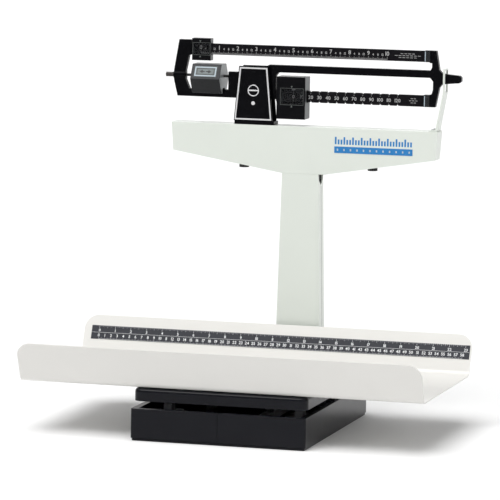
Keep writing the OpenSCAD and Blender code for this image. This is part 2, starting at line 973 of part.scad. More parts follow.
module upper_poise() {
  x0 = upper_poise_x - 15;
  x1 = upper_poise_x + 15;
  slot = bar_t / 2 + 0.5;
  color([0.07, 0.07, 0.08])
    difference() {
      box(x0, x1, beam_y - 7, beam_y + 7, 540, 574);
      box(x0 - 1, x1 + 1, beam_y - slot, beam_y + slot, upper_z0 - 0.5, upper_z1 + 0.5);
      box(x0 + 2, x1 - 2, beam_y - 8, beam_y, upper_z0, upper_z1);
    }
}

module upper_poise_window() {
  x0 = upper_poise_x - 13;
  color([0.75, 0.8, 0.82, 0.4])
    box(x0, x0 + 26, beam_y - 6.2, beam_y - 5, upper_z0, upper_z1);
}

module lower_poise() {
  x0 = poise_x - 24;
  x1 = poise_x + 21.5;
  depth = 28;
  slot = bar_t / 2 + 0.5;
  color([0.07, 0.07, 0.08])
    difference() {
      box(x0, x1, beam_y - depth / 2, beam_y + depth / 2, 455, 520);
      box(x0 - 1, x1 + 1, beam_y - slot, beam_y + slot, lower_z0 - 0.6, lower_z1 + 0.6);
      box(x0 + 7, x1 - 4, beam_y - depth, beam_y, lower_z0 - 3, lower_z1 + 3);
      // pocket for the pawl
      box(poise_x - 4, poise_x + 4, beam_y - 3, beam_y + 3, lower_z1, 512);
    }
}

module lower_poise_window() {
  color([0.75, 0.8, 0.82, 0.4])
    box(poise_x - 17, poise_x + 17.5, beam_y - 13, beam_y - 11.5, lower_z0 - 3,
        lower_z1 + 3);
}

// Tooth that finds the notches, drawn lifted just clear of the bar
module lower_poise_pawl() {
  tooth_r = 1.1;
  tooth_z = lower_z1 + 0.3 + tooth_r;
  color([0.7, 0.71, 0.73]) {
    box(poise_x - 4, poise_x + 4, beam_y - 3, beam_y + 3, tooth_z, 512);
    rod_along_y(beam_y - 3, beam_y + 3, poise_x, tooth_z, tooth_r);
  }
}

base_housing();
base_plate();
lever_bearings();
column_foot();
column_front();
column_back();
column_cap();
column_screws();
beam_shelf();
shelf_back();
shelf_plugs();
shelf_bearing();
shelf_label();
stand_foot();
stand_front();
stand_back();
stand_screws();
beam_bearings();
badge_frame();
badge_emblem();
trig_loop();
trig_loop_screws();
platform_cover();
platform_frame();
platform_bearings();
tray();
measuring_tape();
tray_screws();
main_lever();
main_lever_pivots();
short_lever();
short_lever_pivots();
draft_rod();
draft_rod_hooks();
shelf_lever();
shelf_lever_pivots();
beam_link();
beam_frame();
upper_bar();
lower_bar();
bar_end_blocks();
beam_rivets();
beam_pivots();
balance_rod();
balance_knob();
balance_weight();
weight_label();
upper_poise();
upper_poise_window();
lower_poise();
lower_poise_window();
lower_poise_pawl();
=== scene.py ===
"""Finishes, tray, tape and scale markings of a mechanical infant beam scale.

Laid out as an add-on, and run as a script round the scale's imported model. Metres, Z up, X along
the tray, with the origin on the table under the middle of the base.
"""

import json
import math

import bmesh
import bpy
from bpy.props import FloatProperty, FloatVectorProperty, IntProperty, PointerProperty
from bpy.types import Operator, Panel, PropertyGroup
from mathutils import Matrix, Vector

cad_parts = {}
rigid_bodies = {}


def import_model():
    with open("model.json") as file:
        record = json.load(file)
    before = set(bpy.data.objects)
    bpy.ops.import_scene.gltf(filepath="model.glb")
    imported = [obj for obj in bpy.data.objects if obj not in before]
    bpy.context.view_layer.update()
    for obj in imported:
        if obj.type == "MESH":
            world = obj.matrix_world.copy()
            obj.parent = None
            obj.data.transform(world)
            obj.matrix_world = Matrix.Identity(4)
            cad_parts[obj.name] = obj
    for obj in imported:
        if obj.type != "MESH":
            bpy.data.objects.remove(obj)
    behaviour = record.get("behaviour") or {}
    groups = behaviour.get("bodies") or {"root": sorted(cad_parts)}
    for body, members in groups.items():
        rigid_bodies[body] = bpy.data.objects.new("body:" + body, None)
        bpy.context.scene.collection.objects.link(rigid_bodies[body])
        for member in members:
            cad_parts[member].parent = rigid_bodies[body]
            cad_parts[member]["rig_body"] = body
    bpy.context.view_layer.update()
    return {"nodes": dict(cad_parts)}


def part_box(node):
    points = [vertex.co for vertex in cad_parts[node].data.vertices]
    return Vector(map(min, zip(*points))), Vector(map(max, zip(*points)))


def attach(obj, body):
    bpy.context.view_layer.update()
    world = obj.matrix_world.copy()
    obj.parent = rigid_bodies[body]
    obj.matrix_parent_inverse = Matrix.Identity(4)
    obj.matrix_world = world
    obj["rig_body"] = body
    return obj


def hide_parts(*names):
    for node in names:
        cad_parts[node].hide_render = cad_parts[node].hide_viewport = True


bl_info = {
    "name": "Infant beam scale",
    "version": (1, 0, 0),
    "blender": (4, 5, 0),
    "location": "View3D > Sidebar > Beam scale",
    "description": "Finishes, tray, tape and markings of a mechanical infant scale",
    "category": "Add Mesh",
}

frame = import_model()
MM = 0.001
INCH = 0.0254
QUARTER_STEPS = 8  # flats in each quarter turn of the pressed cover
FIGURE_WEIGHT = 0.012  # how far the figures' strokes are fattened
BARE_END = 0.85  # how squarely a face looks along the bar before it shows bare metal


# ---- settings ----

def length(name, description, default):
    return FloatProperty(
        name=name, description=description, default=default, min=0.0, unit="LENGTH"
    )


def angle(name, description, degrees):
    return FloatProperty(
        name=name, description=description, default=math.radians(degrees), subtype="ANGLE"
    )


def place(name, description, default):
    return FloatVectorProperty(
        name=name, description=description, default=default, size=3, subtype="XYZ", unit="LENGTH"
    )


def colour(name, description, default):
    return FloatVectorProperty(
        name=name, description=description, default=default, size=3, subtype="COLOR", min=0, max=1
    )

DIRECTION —
Start with the line that contains "base_housing();" and end with the line that contains "obj.data.transform(world)"; give those lines again exactly, and no others.

SOLUTION TO THE EXERCISE —
base_housing();
base_plate();
lever_bearings();
column_foot();
column_front();
column_back();
column_cap();
column_screws();
beam_shelf();
shelf_back();
shelf_plugs();
shelf_bearing();
shelf_label();
stand_foot();
stand_front();
stand_back();
stand_screws();
beam_bearings();
badge_frame();
badge_emblem();
trig_loop();
trig_loop_screws();
platform_cover();
platform_frame();
platform_bearings();
tray();
measuring_tape();
tray_screws();
main_lever();
main_lever_pivots();
short_lever();
short_lever_pivots();
draft_rod();
draft_rod_hooks();
shelf_lever();
shelf_lever_pivots();
beam_link();
beam_frame();
upper_bar();
lower_bar();
bar_end_blocks();
beam_rivets();
beam_pivots();
balance_rod();
balance_knob();
balance_weight();
weight_label();
upper_poise();
upper_poise_window();
lower_poise();
lower_poise_window();
lower_poise_pawl();
=== scene.py ===
"""Finishes, tray, tape and scale markings of a mechanical infant beam scale.

Laid out as an add-on, and run as a script round the scale's imported model. Metres, Z up, X along
the tray, with the origin on the table under the middle of the base.
"""

import json
import math

import bmesh
import bpy
from bpy.props import FloatProperty, FloatVectorProperty, IntProperty, PointerProperty
from bpy.types import Operator, Panel, PropertyGroup
from mathutils import Matrix, Vector

cad_parts = {}
rigid_bodies = {}


def import_model():
    with open("model.json") as file:
        record = json.load(file)
    before = set(bpy.data.objects)
    bpy.ops.import_scene.gltf(filepath="model.glb")
    imported = [obj for obj in bpy.data.objects if obj not in before]
    bpy.context.view_layer.update()
    for obj in imported:
        if obj.type == "MESH":
            world = obj.matrix_world.copy()
            obj.parent = None
            obj.data.transform(world)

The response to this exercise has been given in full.